The writer noted that they would love to be re-subscribed, if and when we resort
to an HTML-formatted newsletter. Even though I knew it would be trouble, I shared
that bell-weather message with our marketing director, who is already pushing
me faster than I wanted to be moved in that direction.
Then, I asked the question, once again, of the UWEBD list of 1,700+ college
and university webmasters. As usual, they responded with a great discussion
thread, the gist of which was yes, consumers and marketers want HTML e-mail,
and pressure is mounting, but that a number of issues involving technology and
back-end work, combined with issues relating to spam filters and touchy e-mail
servers, still made it more desirable, from their perspectives, to use ASCII
in e-mail communications.
Then I read that Bob Bemer, the father
of ASCII," among other things, had died in June of 2004, and I thought
to myself that we just might be at the point in history where ASCII-formatted
e-mail was starting to fade off into history.
Following on the heels of all that, our executive director received a message
from one of our volunteer leader members who is a respected consultant on marketing,
branding, and communications, the gist of which was that "SCUP E-mail News"
has tons of great stuff in it, but he is concerned that people weren't digging
deep enough into it to make good use of it - because the ASCII formatting is
user-unfriendly.
Guess what?
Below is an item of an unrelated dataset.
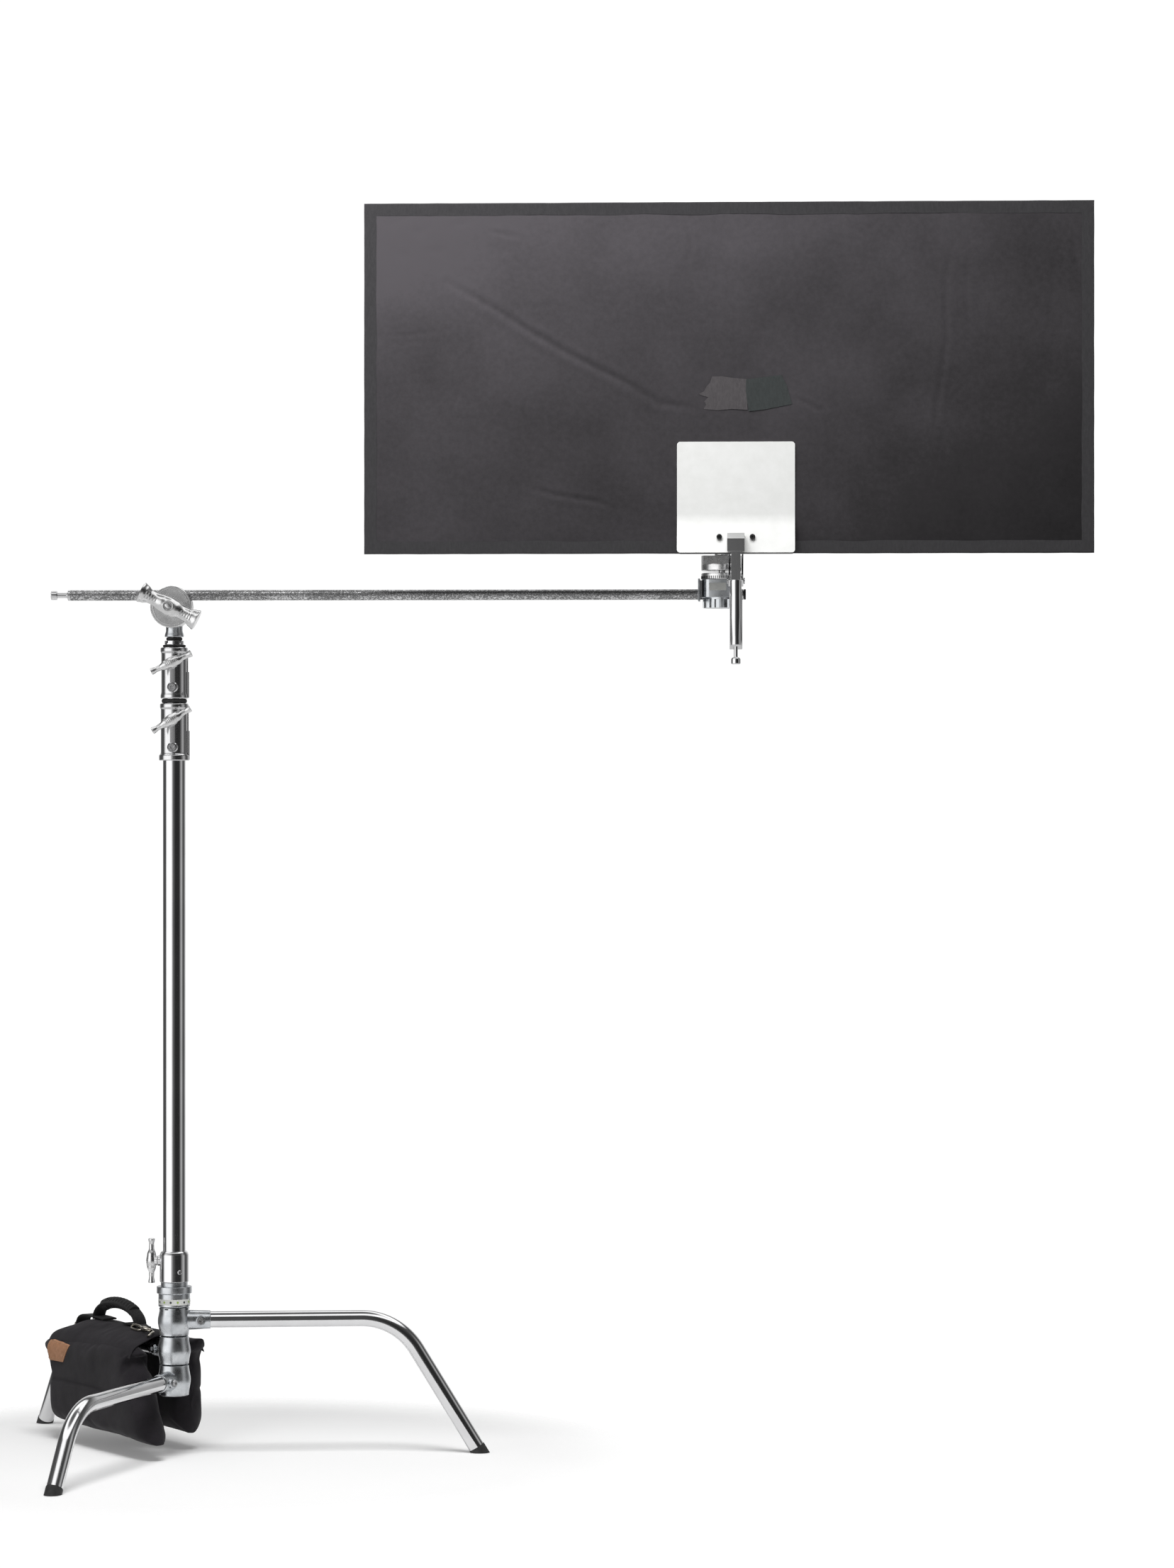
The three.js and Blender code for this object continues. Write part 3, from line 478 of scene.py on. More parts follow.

We're moving to an HTML-format by mid-September. Why shouldn't
we? Well, I won't make all the arguments against it, but:
- Since not everyone's e-mail client can read HTML properly, we may disenfranchise
some subscribers;
- Or, if we cater to those who prefer HTML and those who prefer ASCII, then
we are involved in the work of formatting the same information in two different
ways each week;
- Plus, the fact that some e-mail servers don't like, on principle apparently,
HTML attachments and the growing trend for users to have spam filters (many
of which look askance at HTML e-mail) combine to create an unknown number
of messages that won't get to readers because of server or client filtering;
and
- There is the old-school thought of saving bandwidth and storage and trying
to be a minimalist in everything we do that relates to information technology.
Those folks, many of who have been around since punch cards - like Bob Bemer
- just have a deep-seated revulsion to making a file larger than it absolutely
needs to be.
Why are we moving to HTML formatting? Well, it's sort of that the perception
of what is needed (see the previous sentence) and who needs it has changed.
You'll note that the two sets of bullet points above do not answer each other.
In many respects, they are not even addressing the same issues.